Available data:
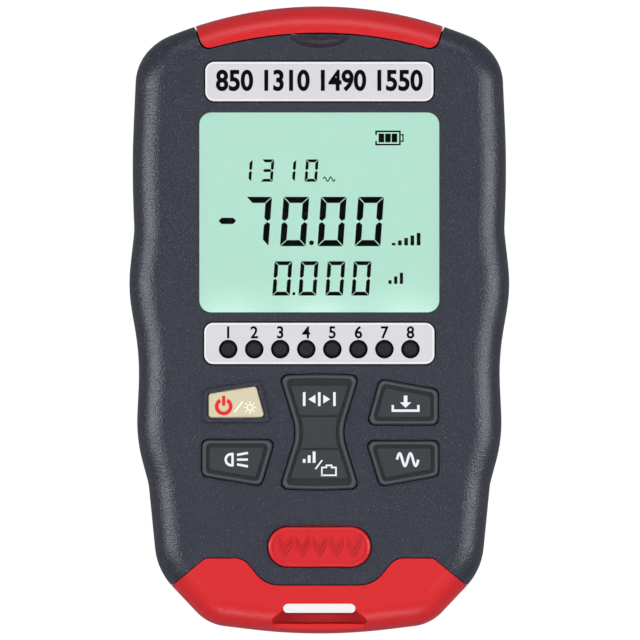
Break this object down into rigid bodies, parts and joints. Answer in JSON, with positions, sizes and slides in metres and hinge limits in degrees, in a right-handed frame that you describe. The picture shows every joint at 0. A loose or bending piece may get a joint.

--

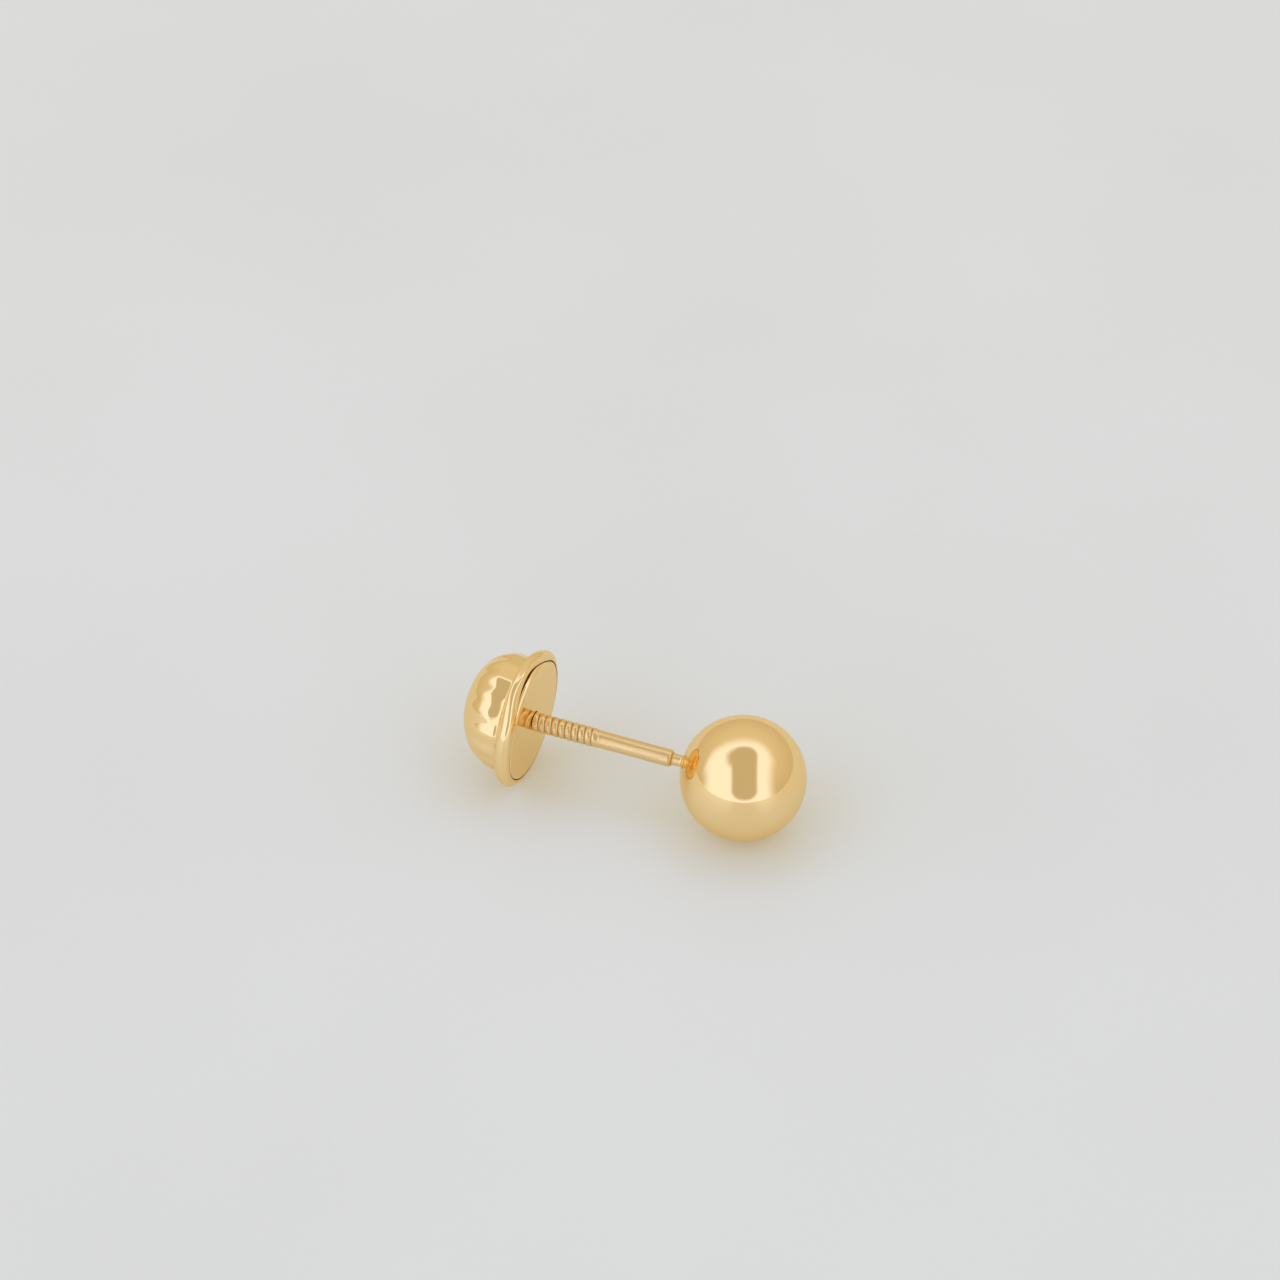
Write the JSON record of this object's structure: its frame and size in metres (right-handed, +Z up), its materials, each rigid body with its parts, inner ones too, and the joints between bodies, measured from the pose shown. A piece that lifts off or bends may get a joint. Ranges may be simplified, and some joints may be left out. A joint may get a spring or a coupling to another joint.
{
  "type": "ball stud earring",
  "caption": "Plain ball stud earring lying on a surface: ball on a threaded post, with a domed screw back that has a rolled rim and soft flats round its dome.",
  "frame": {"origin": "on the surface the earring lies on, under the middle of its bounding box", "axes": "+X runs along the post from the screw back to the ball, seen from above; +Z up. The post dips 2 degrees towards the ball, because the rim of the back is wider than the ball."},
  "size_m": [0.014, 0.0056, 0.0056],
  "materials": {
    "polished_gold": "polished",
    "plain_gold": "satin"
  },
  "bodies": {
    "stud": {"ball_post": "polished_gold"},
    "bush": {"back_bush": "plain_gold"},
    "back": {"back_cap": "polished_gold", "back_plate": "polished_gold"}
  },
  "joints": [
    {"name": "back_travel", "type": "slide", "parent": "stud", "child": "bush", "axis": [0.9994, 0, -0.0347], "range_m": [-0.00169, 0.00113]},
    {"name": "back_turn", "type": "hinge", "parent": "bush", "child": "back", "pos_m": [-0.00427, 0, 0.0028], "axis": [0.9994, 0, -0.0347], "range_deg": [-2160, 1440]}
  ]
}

==

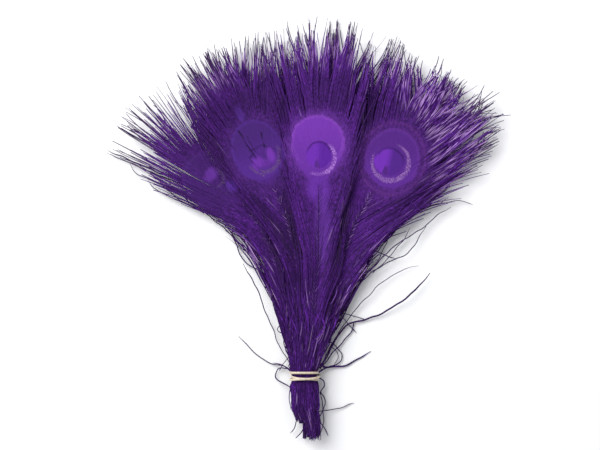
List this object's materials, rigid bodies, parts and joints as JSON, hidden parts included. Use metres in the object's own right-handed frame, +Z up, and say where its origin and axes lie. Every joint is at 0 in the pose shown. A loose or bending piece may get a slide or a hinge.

Brief:
For the string "degrees", count the lines of the entries above that include it; answer with the number only.

Answer to this task:
2